Task statement:
Please list all lines of the material below in which the string "part" occurs.

Data provided:

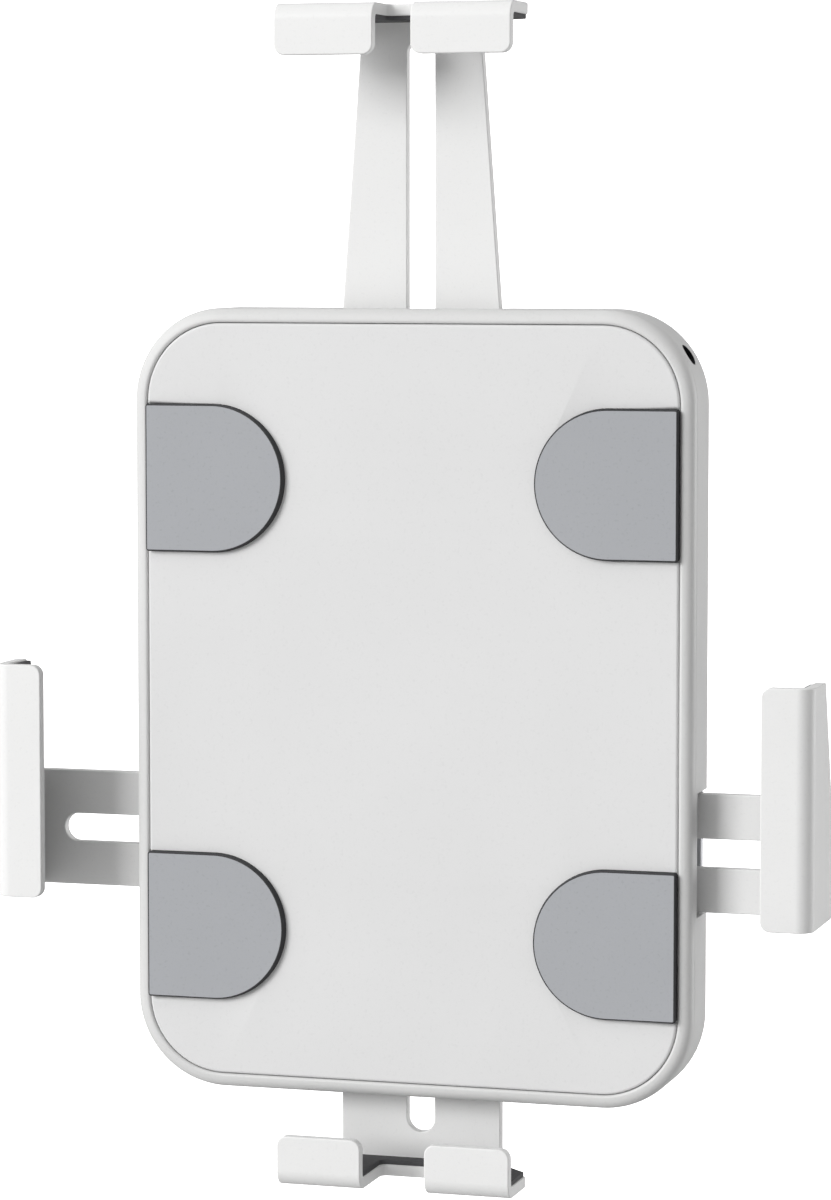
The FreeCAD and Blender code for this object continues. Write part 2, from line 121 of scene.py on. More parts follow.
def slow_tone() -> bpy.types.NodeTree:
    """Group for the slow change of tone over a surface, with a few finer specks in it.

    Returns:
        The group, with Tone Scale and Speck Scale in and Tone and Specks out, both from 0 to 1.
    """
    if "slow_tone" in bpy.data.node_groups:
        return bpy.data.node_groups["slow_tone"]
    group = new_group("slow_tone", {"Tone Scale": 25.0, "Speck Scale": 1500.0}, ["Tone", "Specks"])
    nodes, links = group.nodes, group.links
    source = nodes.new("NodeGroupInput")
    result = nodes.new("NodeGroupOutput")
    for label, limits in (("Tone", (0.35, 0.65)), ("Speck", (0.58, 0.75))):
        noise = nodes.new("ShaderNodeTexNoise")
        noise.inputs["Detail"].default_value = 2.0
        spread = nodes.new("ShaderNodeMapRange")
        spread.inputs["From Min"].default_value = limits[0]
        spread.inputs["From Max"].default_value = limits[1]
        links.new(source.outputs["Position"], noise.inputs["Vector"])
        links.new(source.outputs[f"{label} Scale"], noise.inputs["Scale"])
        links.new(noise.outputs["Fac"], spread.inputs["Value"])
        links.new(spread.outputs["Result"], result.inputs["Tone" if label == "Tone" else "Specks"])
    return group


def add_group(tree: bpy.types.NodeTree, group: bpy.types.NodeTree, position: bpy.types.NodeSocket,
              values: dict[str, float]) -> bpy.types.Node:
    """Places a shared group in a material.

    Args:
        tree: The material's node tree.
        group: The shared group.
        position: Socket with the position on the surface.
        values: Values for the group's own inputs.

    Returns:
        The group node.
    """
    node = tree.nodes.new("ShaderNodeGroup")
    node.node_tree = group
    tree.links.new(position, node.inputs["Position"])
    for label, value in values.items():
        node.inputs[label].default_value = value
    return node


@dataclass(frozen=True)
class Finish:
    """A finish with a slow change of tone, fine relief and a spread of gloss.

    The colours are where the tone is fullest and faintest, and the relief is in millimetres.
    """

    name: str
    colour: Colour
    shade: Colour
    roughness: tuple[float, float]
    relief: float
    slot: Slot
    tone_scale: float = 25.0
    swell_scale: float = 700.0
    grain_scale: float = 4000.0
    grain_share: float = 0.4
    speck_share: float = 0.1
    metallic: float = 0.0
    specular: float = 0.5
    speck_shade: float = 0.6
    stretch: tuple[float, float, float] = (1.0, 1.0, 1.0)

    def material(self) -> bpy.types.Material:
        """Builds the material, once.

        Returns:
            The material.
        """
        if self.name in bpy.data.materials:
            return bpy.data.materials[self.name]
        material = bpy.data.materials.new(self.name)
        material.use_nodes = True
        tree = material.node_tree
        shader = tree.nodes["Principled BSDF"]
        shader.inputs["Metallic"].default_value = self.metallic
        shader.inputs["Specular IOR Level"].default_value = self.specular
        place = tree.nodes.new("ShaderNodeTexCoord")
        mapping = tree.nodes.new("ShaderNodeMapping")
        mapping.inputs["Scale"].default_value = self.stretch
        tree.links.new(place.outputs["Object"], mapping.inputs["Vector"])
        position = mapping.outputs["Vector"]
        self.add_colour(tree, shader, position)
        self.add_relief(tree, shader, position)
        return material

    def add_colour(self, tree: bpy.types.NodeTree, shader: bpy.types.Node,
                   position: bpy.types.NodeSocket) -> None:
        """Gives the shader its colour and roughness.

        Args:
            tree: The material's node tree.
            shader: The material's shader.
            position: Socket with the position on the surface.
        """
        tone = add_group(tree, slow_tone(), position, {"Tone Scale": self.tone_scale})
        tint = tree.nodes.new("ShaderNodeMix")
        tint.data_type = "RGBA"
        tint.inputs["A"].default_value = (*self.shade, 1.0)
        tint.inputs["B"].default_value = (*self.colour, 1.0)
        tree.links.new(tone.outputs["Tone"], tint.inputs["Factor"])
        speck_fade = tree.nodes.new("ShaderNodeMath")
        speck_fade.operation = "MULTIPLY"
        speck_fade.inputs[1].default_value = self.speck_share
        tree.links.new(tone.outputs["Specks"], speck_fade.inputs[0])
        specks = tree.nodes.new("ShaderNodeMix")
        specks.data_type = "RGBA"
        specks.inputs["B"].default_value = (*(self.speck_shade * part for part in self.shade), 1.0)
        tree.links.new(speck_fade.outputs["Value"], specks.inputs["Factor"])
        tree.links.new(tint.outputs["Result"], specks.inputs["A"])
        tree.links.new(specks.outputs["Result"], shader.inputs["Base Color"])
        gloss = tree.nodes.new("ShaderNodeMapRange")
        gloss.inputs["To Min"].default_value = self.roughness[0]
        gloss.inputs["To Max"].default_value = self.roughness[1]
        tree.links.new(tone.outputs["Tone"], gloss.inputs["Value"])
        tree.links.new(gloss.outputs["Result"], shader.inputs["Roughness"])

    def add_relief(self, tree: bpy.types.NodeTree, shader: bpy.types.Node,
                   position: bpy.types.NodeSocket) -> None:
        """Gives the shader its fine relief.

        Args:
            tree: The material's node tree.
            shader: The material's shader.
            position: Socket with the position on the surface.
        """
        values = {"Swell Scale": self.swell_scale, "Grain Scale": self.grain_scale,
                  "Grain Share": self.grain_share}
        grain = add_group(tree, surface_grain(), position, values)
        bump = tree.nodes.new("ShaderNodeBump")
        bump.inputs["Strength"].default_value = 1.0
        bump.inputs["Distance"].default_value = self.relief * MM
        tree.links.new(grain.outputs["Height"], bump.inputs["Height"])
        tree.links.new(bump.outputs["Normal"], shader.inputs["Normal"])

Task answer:
The FreeCAD and Blender code for this object continues. Write part 2, from line 121 of scene.py on. More parts follow.
        specks.inputs["B"].default_value = (*(self.speck_shade * part for part in self.shade), 1.0)